BOARD INTERVIEW RESULTS
Holifield said he was pleasantly surprised at the “expression of anxiety” about not working well together from the six Fort Smith directors who participated in the phone interviews. He said that they are worried about it means they recognize the problem and want to fix it.

“That’s real positive. Very helpful,” Holifield explained. “A ton of elected bodies would kill for this kind of across-the-board response.”

He then outlined six common themes from the interviews with the six directors and Mayor Sanders.

• Board operating rules and processes
The board wants more “thoughtful dialogue,” with the ability to “disagree effectively.” They also want to quit focusing on small issues and personal agendas and eliminate “gamesmanship with each other.”

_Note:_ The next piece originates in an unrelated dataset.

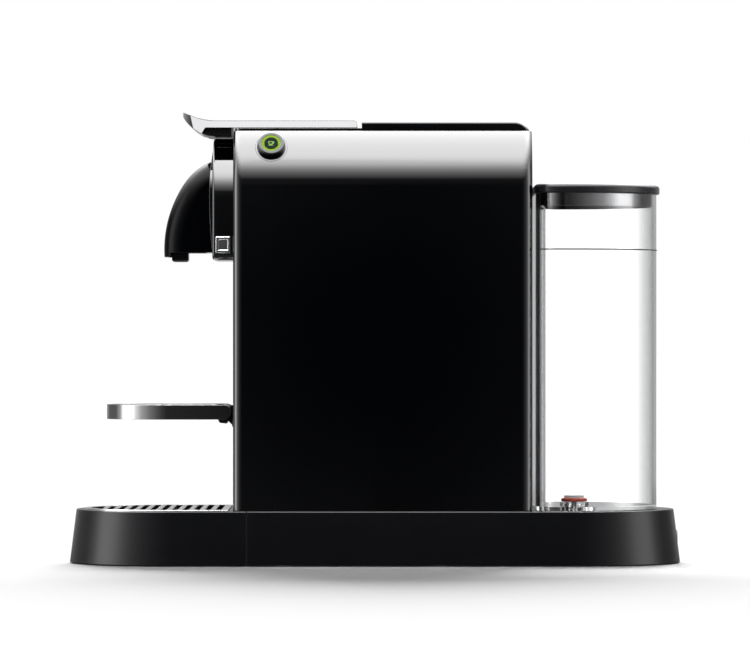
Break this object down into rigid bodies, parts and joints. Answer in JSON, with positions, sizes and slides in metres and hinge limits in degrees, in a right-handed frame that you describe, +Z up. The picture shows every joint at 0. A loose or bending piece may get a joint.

• Building the trust of citizens
The board members realize this starts with building trust with each other, seeking higher accountability from staff to perform at the highest levels and more effective citizen communications.

• Operational effectiveness
Several board members discussed the need to review the city’s hire-fire authority, and the operational effectiveness of each city department needs to be assessed.

• Governance structure
The board wants to clarify the role and responsibility of mayor and board in relation to the authority of the city administrator.

• Economic health
Higher wage and high-tech jobs are needed in the area, according to the board interviews. The city is not effectively engaging younger professionals, is not doing all it can to use Fort Smith history to promote tourism and needs to do more to develop the riverfront and make downtown Fort Smith a destination.

• Specific projects
Projects on which the board should devote more time include the U.S. Marshals Museum, sewer drainage issues, the Fort Smith Convention Center, the 1% prepared food tax issue and sidewalks.

BOARD PRIORITIES
The six directors and Mayor Sanders then identified more than 20 priority items for the city in 2011 and beyond.

Priorities, in no particular order, included:
• Quality of place issues designed to address young professionals;
• Pursuing a “Vision 2020” plan;
• Ben Geren Park improvements in conjunction with Sebastian County;
• Clarifying the city’s role in regional economic development;
• Funding and construction of Interstate 49;
• Fire station improvements;
• Recruiting higher-wage, higher-tech jobs; and,
• More riverfront and downtown development.

The board agreed to gather within the next 30 days for the sole purpose of clarifying and prioritizing the list.